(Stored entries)

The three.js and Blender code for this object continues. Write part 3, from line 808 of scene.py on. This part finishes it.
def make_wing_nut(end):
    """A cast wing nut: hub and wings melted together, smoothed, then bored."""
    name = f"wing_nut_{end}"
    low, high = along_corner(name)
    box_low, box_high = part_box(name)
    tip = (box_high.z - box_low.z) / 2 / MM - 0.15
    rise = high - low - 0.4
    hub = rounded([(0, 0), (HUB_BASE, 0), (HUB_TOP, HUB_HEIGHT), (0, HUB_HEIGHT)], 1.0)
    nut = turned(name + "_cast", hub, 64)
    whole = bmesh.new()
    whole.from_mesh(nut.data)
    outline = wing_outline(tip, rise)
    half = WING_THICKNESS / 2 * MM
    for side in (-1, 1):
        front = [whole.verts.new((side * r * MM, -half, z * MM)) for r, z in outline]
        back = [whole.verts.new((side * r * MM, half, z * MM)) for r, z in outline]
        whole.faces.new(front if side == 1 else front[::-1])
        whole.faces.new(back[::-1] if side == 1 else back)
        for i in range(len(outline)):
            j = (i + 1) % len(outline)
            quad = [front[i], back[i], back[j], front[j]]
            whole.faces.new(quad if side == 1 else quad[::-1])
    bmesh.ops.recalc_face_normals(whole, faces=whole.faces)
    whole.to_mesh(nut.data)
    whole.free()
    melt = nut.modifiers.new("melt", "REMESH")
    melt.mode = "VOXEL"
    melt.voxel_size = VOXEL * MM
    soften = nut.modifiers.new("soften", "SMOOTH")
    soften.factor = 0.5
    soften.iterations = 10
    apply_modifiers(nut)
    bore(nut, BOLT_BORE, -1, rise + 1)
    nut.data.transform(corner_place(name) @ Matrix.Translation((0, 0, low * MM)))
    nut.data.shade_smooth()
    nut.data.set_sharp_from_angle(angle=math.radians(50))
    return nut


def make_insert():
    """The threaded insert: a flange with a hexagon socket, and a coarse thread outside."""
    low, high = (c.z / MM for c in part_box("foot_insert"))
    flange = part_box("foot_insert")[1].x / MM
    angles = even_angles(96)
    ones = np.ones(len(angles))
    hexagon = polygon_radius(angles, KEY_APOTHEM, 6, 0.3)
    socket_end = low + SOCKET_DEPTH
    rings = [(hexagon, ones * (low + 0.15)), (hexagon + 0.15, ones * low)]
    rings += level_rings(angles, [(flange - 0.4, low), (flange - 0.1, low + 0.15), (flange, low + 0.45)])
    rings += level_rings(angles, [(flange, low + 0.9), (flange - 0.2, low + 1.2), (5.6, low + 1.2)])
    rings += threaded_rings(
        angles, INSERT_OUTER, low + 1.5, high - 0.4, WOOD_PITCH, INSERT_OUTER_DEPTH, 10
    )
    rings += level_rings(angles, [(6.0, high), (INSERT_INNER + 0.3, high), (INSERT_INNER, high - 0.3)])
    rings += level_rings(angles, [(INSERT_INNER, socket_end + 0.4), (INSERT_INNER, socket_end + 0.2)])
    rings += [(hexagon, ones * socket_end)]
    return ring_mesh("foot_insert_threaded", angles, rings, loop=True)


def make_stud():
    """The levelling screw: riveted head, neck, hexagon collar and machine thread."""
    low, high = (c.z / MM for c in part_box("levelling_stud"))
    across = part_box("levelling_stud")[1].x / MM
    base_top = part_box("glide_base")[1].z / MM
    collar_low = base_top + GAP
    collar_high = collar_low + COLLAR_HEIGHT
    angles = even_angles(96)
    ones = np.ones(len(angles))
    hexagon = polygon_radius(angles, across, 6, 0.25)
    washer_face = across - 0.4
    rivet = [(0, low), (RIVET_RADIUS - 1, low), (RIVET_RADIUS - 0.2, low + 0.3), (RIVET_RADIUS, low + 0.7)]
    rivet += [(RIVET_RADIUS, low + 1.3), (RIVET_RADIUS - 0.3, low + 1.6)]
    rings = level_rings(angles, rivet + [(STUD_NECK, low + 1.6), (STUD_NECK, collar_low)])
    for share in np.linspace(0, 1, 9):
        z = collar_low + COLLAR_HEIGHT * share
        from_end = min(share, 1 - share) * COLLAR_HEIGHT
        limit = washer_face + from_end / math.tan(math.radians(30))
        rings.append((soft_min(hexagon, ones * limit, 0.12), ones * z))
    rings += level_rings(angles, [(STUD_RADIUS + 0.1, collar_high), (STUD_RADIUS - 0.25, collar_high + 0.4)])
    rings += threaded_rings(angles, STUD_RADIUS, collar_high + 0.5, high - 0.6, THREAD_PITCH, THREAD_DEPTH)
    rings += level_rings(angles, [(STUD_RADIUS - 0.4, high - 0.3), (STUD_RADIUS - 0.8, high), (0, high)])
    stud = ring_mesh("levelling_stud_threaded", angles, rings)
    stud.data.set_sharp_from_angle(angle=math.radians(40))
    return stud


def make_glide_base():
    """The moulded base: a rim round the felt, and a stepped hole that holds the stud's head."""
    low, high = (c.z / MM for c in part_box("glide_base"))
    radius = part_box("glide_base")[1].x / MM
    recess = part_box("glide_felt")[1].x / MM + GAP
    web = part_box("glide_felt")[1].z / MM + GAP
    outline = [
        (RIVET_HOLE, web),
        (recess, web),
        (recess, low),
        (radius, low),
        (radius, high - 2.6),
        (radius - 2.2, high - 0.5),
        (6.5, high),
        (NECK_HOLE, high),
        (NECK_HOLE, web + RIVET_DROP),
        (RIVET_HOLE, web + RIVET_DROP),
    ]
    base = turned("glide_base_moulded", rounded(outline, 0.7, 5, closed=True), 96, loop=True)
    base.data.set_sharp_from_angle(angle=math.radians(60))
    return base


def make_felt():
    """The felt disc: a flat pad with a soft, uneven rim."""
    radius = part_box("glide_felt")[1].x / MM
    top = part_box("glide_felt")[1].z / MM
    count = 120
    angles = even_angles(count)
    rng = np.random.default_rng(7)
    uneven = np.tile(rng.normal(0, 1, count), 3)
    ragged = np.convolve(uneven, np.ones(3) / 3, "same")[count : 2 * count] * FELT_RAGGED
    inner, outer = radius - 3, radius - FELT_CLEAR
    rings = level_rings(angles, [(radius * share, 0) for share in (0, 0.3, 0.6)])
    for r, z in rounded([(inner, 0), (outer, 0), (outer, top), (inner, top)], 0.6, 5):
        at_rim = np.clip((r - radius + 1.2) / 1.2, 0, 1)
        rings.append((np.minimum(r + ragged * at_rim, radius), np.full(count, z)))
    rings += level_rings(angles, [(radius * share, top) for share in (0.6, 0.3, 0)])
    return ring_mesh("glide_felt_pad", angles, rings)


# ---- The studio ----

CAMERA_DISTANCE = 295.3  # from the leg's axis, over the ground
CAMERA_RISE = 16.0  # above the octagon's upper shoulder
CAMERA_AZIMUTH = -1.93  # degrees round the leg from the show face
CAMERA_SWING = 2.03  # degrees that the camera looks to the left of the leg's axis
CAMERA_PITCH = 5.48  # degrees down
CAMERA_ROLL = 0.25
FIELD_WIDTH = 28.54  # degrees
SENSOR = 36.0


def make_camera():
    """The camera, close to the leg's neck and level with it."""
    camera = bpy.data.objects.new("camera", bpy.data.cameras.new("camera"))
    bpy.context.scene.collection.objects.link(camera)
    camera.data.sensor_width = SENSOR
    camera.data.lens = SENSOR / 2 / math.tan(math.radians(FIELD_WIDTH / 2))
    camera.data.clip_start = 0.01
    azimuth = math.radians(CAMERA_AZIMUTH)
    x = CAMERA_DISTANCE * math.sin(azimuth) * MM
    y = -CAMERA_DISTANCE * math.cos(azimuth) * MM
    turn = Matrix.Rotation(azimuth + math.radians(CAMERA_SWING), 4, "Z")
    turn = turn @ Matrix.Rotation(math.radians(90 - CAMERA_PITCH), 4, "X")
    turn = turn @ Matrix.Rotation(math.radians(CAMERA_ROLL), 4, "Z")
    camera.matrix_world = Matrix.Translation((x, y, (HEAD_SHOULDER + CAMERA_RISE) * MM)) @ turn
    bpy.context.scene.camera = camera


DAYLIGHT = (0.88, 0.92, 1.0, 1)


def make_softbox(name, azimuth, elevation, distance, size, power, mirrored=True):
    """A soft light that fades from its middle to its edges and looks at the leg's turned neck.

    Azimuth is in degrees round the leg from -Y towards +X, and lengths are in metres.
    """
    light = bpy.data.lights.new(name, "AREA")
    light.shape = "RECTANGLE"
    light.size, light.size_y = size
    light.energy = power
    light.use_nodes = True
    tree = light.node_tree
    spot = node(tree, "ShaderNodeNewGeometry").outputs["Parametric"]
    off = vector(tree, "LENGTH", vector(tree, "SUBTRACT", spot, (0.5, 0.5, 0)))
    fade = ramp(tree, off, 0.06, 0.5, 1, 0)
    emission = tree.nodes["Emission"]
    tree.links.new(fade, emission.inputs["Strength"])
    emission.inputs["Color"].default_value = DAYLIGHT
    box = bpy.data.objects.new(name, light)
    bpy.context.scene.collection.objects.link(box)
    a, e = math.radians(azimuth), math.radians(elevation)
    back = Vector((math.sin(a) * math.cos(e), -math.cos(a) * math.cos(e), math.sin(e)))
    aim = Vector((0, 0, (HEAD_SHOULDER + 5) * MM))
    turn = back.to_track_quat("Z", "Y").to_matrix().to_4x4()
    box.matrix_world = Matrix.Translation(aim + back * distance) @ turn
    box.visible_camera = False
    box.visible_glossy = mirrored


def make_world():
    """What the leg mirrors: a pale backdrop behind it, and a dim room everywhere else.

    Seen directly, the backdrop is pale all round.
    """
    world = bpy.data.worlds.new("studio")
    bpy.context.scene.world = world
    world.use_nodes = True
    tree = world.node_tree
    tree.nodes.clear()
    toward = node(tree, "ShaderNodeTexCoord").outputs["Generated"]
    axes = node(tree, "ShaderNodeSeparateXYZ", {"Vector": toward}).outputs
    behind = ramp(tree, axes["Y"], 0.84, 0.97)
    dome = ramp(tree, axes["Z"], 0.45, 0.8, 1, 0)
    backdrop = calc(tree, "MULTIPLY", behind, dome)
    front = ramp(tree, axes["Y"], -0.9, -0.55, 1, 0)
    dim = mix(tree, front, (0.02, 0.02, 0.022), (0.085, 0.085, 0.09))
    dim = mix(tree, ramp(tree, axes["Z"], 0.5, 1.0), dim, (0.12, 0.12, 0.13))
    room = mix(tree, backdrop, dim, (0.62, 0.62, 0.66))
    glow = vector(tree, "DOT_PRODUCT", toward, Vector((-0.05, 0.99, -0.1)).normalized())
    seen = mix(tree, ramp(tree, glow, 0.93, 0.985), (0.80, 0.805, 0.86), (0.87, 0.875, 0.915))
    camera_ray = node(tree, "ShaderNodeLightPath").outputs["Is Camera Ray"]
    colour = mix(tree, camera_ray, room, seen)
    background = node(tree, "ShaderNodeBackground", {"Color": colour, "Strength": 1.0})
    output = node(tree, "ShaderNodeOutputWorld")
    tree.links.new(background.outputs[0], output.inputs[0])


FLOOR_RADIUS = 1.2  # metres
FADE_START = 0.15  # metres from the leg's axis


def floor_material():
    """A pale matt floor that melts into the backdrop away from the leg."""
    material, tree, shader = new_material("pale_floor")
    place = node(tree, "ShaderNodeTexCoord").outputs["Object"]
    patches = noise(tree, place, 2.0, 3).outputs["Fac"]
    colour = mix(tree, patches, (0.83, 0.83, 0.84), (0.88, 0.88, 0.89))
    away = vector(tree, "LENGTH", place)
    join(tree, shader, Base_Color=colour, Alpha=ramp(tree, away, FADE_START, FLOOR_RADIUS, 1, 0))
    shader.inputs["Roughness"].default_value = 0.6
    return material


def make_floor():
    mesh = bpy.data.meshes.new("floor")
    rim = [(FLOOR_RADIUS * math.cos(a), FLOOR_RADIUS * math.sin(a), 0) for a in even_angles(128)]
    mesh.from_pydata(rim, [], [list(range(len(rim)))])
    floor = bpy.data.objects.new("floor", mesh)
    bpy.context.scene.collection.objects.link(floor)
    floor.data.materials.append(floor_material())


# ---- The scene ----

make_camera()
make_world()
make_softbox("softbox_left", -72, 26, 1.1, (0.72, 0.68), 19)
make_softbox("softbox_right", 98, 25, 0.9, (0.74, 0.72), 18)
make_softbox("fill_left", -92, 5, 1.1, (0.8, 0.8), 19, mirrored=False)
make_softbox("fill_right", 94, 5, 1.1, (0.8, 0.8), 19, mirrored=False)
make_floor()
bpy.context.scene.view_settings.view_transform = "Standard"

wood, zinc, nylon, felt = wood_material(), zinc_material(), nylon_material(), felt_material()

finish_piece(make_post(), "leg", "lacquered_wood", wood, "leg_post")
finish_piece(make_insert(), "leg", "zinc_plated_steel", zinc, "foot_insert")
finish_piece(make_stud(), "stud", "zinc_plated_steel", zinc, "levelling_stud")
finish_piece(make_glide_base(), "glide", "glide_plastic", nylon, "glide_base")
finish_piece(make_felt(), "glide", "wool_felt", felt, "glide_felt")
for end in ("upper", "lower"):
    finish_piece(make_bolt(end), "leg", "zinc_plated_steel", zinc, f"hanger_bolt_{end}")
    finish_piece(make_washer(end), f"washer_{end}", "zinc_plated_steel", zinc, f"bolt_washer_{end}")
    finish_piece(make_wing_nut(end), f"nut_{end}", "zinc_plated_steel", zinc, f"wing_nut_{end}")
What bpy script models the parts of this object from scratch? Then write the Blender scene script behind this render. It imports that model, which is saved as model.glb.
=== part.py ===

Work required: Select, from the listing, all lines that include the word "Blender".

Solution for this task:
The three.js and Blender code for this object continues. Write part 3, from line 808 of scene.py on. This part finishes it.
What bpy script models the parts of this object from scratch? Then write the Blender scene script behind this render. It imports that model, which is saved as model.glb.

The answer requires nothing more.